A prospective diagnostic study to measure the accuracy of detection of SARS-CoV-2 Variants Of Concern (VOC) utilising a novel RT-PCR GENotyping algorithm in an In silico Evaluation (VOC-GENIE) (preprint)

ABSTRACT

Background SARS-CoV-2 variants of concern (VOCs) have been associated with higher rate of transmission, and evasion of immunisation and antibody therapeutics. Variant sequencing is widely utilized in the UK. However, only 0.5% (~650k) of the 133 million cumulative positive cases worldwide were sequenced (in GISAID) on 08 April 2021 with 97% from Europe and North America and only ~0.25% (~320k) were variant sequences. This may be due to the lack of availability, high cost, infrastructure and expert staff required for sequencing.

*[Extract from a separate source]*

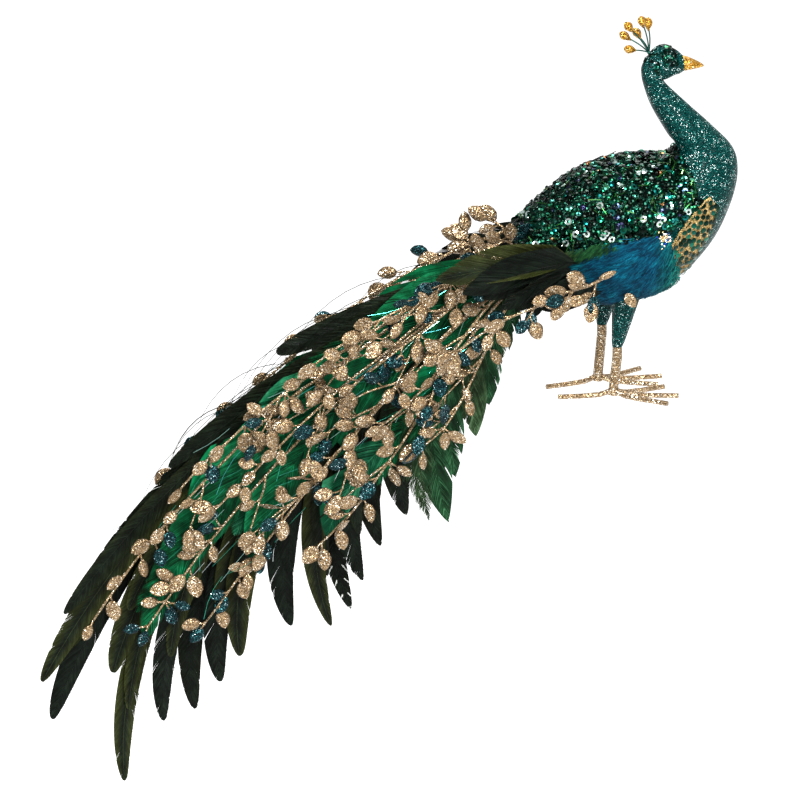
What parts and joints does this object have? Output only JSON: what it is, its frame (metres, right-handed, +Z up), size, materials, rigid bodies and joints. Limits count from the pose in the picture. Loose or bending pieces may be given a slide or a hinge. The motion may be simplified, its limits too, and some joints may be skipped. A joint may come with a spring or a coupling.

Public health decisions based on a non-randomised sample of 0.5% of the population may be insufficiently powered, and subject to sampling bias and systematic error. In addition, sequencing is rarely available in situ in a clinically relevant timeframe and thus, is not currently compatible with diagnosis and treatment patient care pathways. Therefore, we investigated an alternative approach using polymerase chain reaction (PCR) genotyping to detect the key single nucleotide polymorphisms (SNPs) associated with increased transmission and immune evasion in SARS-CoV-2 variants. Methods We investigated the utility of SARS-CoV-2 SNP detection with a panel of PCR-genotyping assays in a large data set of 640,482 SARS-CoV-2 high quality, full length sequences using a prospective in silico trial design and explored the potential impact of rapid in situ variant testing on the COVID-19 diagnosis and treatment patient pathway. Results Five SNPs were selected by screening the published literature for a reported association with increased transmission and / or immune evasion. 344881 sequences contained one or more of the five SNPs. This algorithm of SNPs was found to be able to identify the four variants of concern (VOCs) and sequences containing the E484K and L452R escape mutations. Interpretation The in silico analysis suggest that the key mutations and variants of SARS-CoV-2 may be reliably detected using a focused algorithm of biologically relevant SNPs. This highlights the potential for rapid in situ PCR genotyping to compliment or replace sequencing or to be utilized instead of sequences in settings where sequencing is not feasible, accessible or affordable. Rapid detection of variants with in situ PCR genotyping may facilitate a more effective COVID-19 diagnosis and treatment patient pathway.